Problem to solve
Set down each record exactly as written.

== Material provided

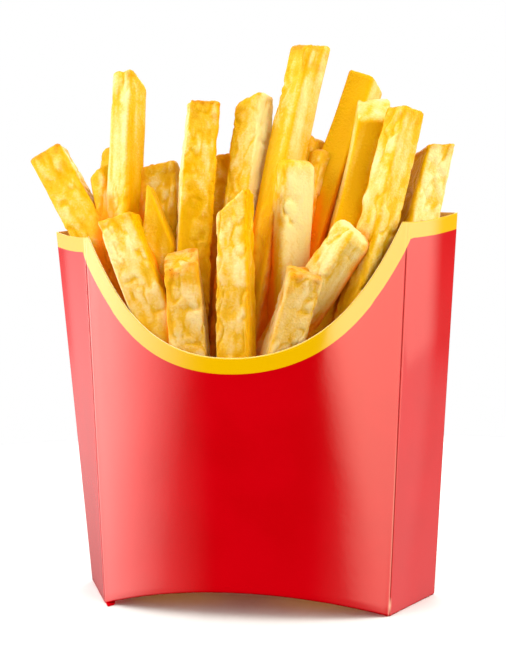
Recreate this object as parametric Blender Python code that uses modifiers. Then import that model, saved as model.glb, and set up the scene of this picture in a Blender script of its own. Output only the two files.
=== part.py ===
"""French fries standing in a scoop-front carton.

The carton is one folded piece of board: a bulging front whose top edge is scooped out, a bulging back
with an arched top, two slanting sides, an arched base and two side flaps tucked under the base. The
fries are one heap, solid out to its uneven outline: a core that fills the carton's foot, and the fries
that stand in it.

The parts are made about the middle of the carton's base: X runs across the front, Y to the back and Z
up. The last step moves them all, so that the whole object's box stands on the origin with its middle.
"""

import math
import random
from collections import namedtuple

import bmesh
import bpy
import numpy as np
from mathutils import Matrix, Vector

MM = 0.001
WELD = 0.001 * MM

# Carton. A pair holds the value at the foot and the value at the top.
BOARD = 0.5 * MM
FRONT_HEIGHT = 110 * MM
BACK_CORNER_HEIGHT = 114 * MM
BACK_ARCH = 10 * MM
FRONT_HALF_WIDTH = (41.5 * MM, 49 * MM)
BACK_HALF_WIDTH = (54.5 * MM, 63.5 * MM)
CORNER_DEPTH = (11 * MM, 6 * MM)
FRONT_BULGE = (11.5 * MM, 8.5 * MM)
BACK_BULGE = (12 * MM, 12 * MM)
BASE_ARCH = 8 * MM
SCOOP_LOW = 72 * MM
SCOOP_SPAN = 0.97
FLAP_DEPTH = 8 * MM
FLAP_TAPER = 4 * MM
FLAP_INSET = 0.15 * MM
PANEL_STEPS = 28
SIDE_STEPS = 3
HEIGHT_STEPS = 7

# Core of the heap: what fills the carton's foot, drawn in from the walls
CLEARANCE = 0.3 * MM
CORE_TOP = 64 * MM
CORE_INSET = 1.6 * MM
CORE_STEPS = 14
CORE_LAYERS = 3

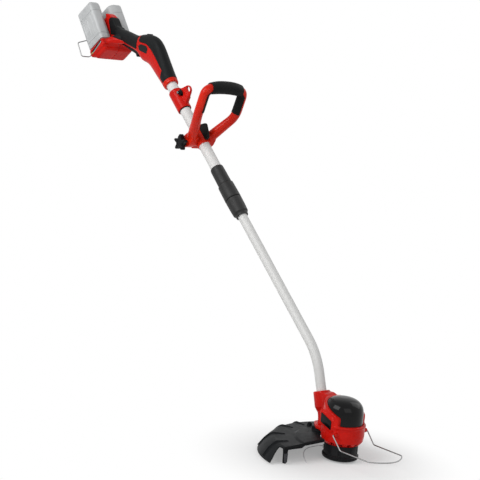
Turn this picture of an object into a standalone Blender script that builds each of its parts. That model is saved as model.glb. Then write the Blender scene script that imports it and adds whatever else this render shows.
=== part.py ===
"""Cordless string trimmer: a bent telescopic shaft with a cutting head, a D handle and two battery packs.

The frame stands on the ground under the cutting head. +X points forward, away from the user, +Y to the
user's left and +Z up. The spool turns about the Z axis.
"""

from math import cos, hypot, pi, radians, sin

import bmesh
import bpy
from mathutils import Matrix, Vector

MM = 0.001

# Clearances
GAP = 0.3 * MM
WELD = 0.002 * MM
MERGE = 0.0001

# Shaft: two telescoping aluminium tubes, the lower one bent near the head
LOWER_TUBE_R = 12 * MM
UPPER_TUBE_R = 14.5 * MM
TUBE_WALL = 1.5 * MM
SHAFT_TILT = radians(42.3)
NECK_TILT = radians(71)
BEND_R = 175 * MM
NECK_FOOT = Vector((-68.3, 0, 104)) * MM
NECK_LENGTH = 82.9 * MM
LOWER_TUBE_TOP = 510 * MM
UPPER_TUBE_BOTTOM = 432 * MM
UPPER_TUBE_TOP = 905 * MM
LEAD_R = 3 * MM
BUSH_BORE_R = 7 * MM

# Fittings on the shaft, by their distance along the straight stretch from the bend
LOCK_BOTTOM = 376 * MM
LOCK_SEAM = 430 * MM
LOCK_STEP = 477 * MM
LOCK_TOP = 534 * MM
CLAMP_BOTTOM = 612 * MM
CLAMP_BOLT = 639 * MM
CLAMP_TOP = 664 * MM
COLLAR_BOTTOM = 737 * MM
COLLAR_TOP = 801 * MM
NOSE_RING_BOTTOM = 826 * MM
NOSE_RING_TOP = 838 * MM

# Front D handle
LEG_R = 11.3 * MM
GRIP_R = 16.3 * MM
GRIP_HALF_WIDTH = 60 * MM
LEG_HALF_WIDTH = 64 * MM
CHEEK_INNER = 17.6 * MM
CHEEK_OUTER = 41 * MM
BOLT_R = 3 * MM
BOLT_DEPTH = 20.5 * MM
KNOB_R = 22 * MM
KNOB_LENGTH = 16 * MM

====

Problem solution
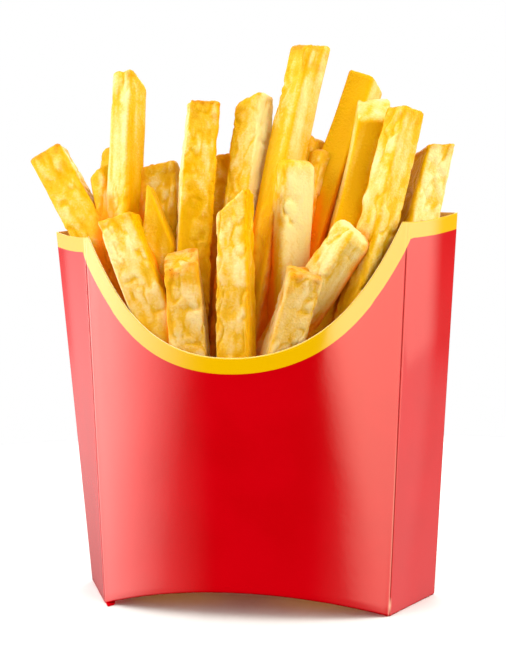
Recreate this object as parametric Blender Python code that uses modifiers. Then import that model, saved as model.glb, and set up the scene of this picture in a Blender script of its own. Output only the two files.
=== part.py ===
"""French fries standing in a scoop-front carton.

The carton is one folded piece of board: a bulging front whose top edge is scooped out, a bulging back
with an arched top, two slanting sides, an arched base and two side flaps tucked under the base. The
fries are one heap, solid out to its uneven outline: a core that fills the carton's foot, and the fries
that stand in it.

The parts are made about the middle of the carton's base: X runs across the front, Y to the back and Z
up. The last step moves them all, so that the whole object's box stands on the origin with its middle.
"""

import math
import random
from collections import namedtuple

import bmesh
import bpy
import numpy as np
from mathutils import Matrix, Vector

MM = 0.001
WELD = 0.001 * MM

# Carton. A pair holds the value at the foot and the value at the top.
BOARD = 0.5 * MM
FRONT_HEIGHT = 110 * MM
BACK_CORNER_HEIGHT = 114 * MM
BACK_ARCH = 10 * MM
FRONT_HALF_WIDTH = (41.5 * MM, 49 * MM)
BACK_HALF_WIDTH = (54.5 * MM, 63.5 * MM)
CORNER_DEPTH = (11 * MM, 6 * MM)
FRONT_BULGE = (11.5 * MM, 8.5 * MM)
BACK_BULGE = (12 * MM, 12 * MM)
BASE_ARCH = 8 * MM
SCOOP_LOW = 72 * MM
SCOOP_SPAN = 0.97
FLAP_DEPTH = 8 * MM
FLAP_TAPER = 4 * MM
FLAP_INSET = 0.15 * MM
PANEL_STEPS = 28
SIDE_STEPS = 3
HEIGHT_STEPS = 7

# Core of the heap: what fills the carton's foot, drawn in from the walls
CLEARANCE = 0.3 * MM
CORE_TOP = 64 * MM
CORE_INSET = 1.6 * MM
CORE_STEPS = 14
CORE_LAYERS = 3

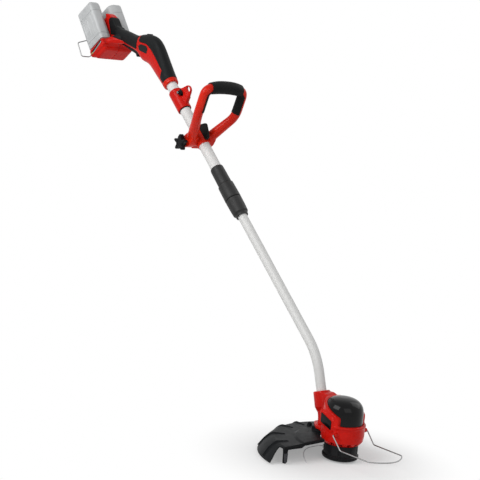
Turn this picture of an object into a standalone Blender script that builds each of its parts. That model is saved as model.glb. Then write the Blender scene script that imports it and adds whatever else this render shows.
=== part.py ===
"""Cordless string trimmer: a bent telescopic shaft with a cutting head, a D handle and two battery packs.

The frame stands on the ground under the cutting head. +X points forward, away from the user, +Y to the
user's left and +Z up. The spool turns about the Z axis.
"""

from math import cos, hypot, pi, radians, sin

import bmesh
import bpy
from mathutils import Matrix, Vector

MM = 0.001

# Clearances
GAP = 0.3 * MM
WELD = 0.002 * MM
MERGE = 0.0001

# Shaft: two telescoping aluminium tubes, the lower one bent near the head
LOWER_TUBE_R = 12 * MM
UPPER_TUBE_R = 14.5 * MM
TUBE_WALL = 1.5 * MM
SHAFT_TILT = radians(42.3)
NECK_TILT = radians(71)
BEND_R = 175 * MM
NECK_FOOT = Vector((-68.3, 0, 104)) * MM
NECK_LENGTH = 82.9 * MM
LOWER_TUBE_TOP = 510 * MM
UPPER_TUBE_BOTTOM = 432 * MM
UPPER_TUBE_TOP = 905 * MM
LEAD_R = 3 * MM
BUSH_BORE_R = 7 * MM

# Fittings on the shaft, by their distance along the straight stretch from the bend
LOCK_BOTTOM = 376 * MM
LOCK_SEAM = 430 * MM
LOCK_STEP = 477 * MM
LOCK_TOP = 534 * MM
CLAMP_BOTTOM = 612 * MM
CLAMP_BOLT = 639 * MM
CLAMP_TOP = 664 * MM
COLLAR_BOTTOM = 737 * MM
COLLAR_TOP = 801 * MM
NOSE_RING_BOTTOM = 826 * MM
NOSE_RING_TOP = 838 * MM

# Front D handle
LEG_R = 11.3 * MM
GRIP_R = 16.3 * MM
GRIP_HALF_WIDTH = 60 * MM
LEG_HALF_WIDTH = 64 * MM
CHEEK_INNER = 17.6 * MM
CHEEK_OUTER = 41 * MM
BOLT_R = 3 * MM
BOLT_DEPTH = 20.5 * MM
KNOB_R = 22 * MM
KNOB_LENGTH = 16 * MM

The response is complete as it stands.